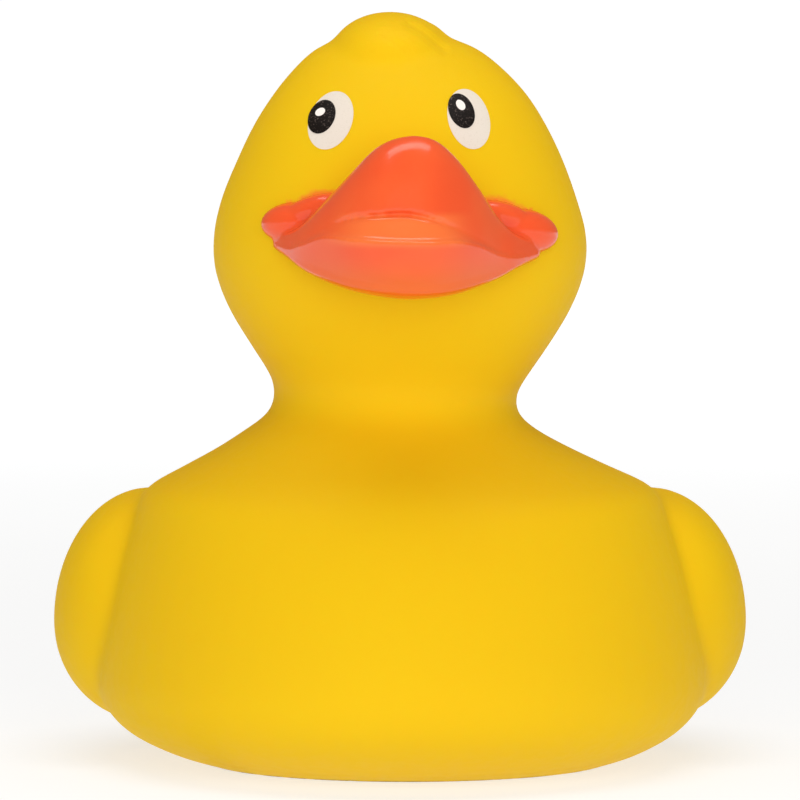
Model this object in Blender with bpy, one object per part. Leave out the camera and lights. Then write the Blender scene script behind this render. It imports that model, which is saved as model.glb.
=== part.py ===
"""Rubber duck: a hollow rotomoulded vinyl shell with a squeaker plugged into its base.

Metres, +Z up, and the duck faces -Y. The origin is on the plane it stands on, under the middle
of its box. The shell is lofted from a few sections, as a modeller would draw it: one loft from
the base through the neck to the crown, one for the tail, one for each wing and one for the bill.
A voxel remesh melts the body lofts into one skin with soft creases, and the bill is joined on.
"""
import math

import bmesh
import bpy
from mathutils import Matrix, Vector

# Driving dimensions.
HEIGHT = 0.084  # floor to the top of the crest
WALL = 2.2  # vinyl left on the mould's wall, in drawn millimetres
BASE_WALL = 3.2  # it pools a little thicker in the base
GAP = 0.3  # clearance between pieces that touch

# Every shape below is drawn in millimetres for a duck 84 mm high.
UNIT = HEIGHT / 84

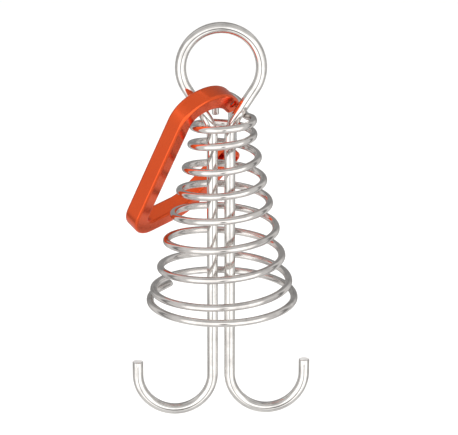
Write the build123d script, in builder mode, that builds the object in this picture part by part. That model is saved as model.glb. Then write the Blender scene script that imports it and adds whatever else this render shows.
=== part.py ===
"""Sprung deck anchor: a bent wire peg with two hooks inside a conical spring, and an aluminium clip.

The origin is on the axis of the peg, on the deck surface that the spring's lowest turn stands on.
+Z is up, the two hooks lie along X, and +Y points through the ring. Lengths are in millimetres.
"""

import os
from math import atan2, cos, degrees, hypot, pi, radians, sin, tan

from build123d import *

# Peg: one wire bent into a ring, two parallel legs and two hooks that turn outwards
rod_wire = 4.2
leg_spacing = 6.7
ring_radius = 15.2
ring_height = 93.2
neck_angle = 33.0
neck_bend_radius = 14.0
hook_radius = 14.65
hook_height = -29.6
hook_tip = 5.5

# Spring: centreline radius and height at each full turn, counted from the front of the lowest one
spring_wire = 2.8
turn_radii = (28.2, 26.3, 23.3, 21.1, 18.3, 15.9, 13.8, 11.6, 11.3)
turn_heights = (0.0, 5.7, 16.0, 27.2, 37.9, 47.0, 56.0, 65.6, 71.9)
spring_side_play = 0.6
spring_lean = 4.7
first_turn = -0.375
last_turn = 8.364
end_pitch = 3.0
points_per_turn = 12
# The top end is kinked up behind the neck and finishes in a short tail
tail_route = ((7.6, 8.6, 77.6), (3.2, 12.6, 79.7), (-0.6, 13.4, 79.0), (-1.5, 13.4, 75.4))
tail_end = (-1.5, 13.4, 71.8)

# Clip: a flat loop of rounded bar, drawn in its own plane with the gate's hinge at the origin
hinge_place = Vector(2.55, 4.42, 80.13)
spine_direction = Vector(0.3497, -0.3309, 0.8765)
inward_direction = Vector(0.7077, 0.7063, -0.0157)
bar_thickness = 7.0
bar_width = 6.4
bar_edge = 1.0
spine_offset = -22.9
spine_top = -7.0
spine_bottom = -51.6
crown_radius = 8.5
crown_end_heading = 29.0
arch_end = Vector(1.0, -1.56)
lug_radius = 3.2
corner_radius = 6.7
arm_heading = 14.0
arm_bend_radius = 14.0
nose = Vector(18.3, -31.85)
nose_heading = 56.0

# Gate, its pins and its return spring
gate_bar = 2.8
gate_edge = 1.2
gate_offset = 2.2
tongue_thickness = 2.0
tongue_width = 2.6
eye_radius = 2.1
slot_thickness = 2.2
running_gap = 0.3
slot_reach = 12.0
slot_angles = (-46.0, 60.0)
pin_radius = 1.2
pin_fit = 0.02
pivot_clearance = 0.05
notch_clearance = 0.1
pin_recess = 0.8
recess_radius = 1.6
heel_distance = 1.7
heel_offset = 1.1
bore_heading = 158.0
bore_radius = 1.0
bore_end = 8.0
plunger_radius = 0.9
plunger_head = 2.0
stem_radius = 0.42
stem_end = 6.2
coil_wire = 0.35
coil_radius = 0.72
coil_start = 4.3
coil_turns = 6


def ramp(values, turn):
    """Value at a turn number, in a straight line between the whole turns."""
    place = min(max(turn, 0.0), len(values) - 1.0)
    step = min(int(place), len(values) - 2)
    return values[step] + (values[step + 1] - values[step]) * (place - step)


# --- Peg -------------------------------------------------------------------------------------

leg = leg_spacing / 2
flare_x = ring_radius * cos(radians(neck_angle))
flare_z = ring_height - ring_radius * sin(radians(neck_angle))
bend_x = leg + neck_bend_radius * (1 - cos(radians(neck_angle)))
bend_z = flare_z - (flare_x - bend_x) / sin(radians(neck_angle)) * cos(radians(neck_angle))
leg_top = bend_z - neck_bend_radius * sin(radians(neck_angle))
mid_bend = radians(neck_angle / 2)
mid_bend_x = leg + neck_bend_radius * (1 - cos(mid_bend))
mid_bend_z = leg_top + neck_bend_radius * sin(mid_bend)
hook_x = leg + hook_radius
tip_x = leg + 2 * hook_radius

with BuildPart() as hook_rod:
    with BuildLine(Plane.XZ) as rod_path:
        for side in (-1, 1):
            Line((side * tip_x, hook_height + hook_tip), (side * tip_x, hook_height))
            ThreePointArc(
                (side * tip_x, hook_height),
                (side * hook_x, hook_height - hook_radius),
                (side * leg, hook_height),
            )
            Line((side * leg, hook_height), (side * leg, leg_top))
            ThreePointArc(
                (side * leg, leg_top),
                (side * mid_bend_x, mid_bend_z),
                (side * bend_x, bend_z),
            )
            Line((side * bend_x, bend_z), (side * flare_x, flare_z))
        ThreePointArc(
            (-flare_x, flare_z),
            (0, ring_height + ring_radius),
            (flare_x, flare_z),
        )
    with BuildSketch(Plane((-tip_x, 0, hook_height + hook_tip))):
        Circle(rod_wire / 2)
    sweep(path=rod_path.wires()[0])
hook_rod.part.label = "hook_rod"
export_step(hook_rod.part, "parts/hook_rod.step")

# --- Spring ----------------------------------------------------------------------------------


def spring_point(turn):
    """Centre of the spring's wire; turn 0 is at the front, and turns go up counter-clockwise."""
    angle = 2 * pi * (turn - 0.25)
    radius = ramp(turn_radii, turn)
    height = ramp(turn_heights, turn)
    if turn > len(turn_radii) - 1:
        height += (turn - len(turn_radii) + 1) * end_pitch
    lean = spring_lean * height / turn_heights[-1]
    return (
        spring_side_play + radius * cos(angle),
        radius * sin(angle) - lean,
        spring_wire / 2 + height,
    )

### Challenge
Repeat the material in full, exactly as it stands.

### Written response
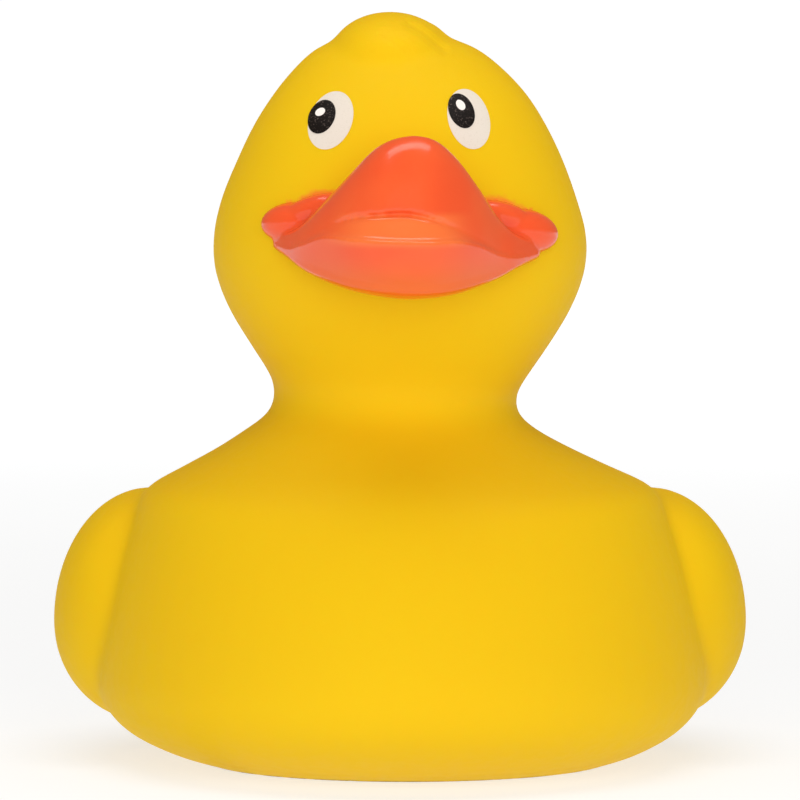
Model this object in Blender with bpy, one object per part. Leave out the camera and lights. Then write the Blender scene script behind this render. It imports that model, which is saved as model.glb.
=== part.py ===
"""Rubber duck: a hollow rotomoulded vinyl shell with a squeaker plugged into its base.

Metres, +Z up, and the duck faces -Y. The origin is on the plane it stands on, under the middle
of its box. The shell is lofted from a few sections, as a modeller would draw it: one loft from
the base through the neck to the crown, one for the tail, one for each wing and one for the bill.
A voxel remesh melts the body lofts into one skin with soft creases, and the bill is joined on.
"""
import math

import bmesh
import bpy
from mathutils import Matrix, Vector

# Driving dimensions.
HEIGHT = 0.084  # floor to the top of the crest
WALL = 2.2  # vinyl left on the mould's wall, in drawn millimetres
BASE_WALL = 3.2  # it pools a little thicker in the base
GAP = 0.3  # clearance between pieces that touch

# Every shape below is drawn in millimetres for a duck 84 mm high.
UNIT = HEIGHT / 84

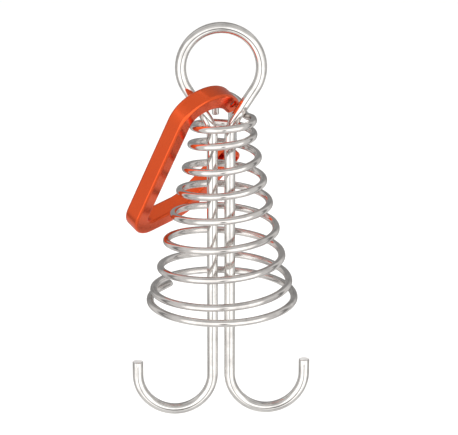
Write the build123d script, in builder mode, that builds the object in this picture part by part. That model is saved as model.glb. Then write the Blender scene script that imports it and adds whatever else this render shows.
=== part.py ===
"""Sprung deck anchor: a bent wire peg with two hooks inside a conical spring, and an aluminium clip.

The origin is on the axis of the peg, on the deck surface that the spring's lowest turn stands on.
+Z is up, the two hooks lie along X, and +Y points through the ring. Lengths are in millimetres.
"""

import os
from math import atan2, cos, degrees, hypot, pi, radians, sin, tan

from build123d import *

# Peg: one wire bent into a ring, two parallel legs and two hooks that turn outwards
rod_wire = 4.2
leg_spacing = 6.7
ring_radius = 15.2
ring_height = 93.2
neck_angle = 33.0
neck_bend_radius = 14.0
hook_radius = 14.65
hook_height = -29.6
hook_tip = 5.5

# Spring: centreline radius and height at each full turn, counted from the front of the lowest one
spring_wire = 2.8
turn_radii = (28.2, 26.3, 23.3, 21.1, 18.3, 15.9, 13.8, 11.6, 11.3)
turn_heights = (0.0, 5.7, 16.0, 27.2, 37.9, 47.0, 56.0, 65.6, 71.9)
spring_side_play = 0.6
spring_lean = 4.7
first_turn = -0.375
last_turn = 8.364
end_pitch = 3.0
points_per_turn = 12
# The top end is kinked up behind the neck and finishes in a short tail
tail_route = ((7.6, 8.6, 77.6), (3.2, 12.6, 79.7), (-0.6, 13.4, 79.0), (-1.5, 13.4, 75.4))
tail_end = (-1.5, 13.4, 71.8)

# Clip: a flat loop of rounded bar, drawn in its own plane with the gate's hinge at the origin
hinge_place = Vector(2.55, 4.42, 80.13)
spine_direction = Vector(0.3497, -0.3309, 0.8765)
inward_direction = Vector(0.7077, 0.7063, -0.0157)
bar_thickness = 7.0
bar_width = 6.4
bar_edge = 1.0
spine_offset = -22.9
spine_top = -7.0
spine_bottom = -51.6
crown_radius = 8.5
crown_end_heading = 29.0
arch_end = Vector(1.0, -1.56)
lug_radius = 3.2
corner_radius = 6.7
arm_heading = 14.0
arm_bend_radius = 14.0
nose = Vector(18.3, -31.85)
nose_heading = 56.0

# Gate, its pins and its return spring
gate_bar = 2.8
gate_edge = 1.2
gate_offset = 2.2
tongue_thickness = 2.0
tongue_width = 2.6
eye_radius = 2.1
slot_thickness = 2.2
running_gap = 0.3
slot_reach = 12.0
slot_angles = (-46.0, 60.0)
pin_radius = 1.2
pin_fit = 0.02
pivot_clearance = 0.05
notch_clearance = 0.1
pin_recess = 0.8
recess_radius = 1.6
heel_distance = 1.7
heel_offset = 1.1
bore_heading = 158.0
bore_radius = 1.0
bore_end = 8.0
plunger_radius = 0.9
plunger_head = 2.0
stem_radius = 0.42
stem_end = 6.2
coil_wire = 0.35
coil_radius = 0.72
coil_start = 4.3
coil_turns = 6


def ramp(values, turn):
    """Value at a turn number, in a straight line between the whole turns."""
    place = min(max(turn, 0.0), len(values) - 1.0)
    step = min(int(place), len(values) - 2)
    return values[step] + (values[step + 1] - values[step]) * (place - step)


# --- Peg -------------------------------------------------------------------------------------

leg = leg_spacing / 2
flare_x = ring_radius * cos(radians(neck_angle))
flare_z = ring_height - ring_radius * sin(radians(neck_angle))
bend_x = leg + neck_bend_radius * (1 - cos(radians(neck_angle)))
bend_z = flare_z - (flare_x - bend_x) / sin(radians(neck_angle)) * cos(radians(neck_angle))
leg_top = bend_z - neck_bend_radius * sin(radians(neck_angle))
mid_bend = radians(neck_angle / 2)
mid_bend_x = leg + neck_bend_radius * (1 - cos(mid_bend))
mid_bend_z = leg_top + neck_bend_radius * sin(mid_bend)
hook_x = leg + hook_radius
tip_x = leg + 2 * hook_radius

with BuildPart() as hook_rod:
    with BuildLine(Plane.XZ) as rod_path:
        for side in (-1, 1):
            Line((side * tip_x, hook_height + hook_tip), (side * tip_x, hook_height))
            ThreePointArc(
                (side * tip_x, hook_height),
                (side * hook_x, hook_height - hook_radius),
                (side * leg, hook_height),
            )
            Line((side * leg, hook_height), (side * leg, leg_top))
            ThreePointArc(
                (side * leg, leg_top),
                (side * mid_bend_x, mid_bend_z),
                (side * bend_x, bend_z),
            )
            Line((side * bend_x, bend_z), (side * flare_x, flare_z))
        ThreePointArc(
            (-flare_x, flare_z),
            (0, ring_height + ring_radius),
            (flare_x, flare_z),
        )
    with BuildSketch(Plane((-tip_x, 0, hook_height + hook_tip))):
        Circle(rod_wire / 2)
    sweep(path=rod_path.wires()[0])
hook_rod.part.label = "hook_rod"
export_step(hook_rod.part, "parts/hook_rod.step")

# --- Spring ----------------------------------------------------------------------------------


def spring_point(turn):
    """Centre of the spring's wire; turn 0 is at the front, and turns go up counter-clockwise."""
    angle = 2 * pi * (turn - 0.25)
    radius = ramp(turn_radii, turn)
    height = ramp(turn_heights, turn)
    if turn > len(turn_radii) - 1:
        height += (turn - len(turn_radii) + 1) * end_pitch
    lean = spring_lean * height / turn_heights[-1]
    return (
        spring_side_play + radius * cos(angle),
        radius * sin(angle) - lean,
        spring_wire / 2 + height,
    )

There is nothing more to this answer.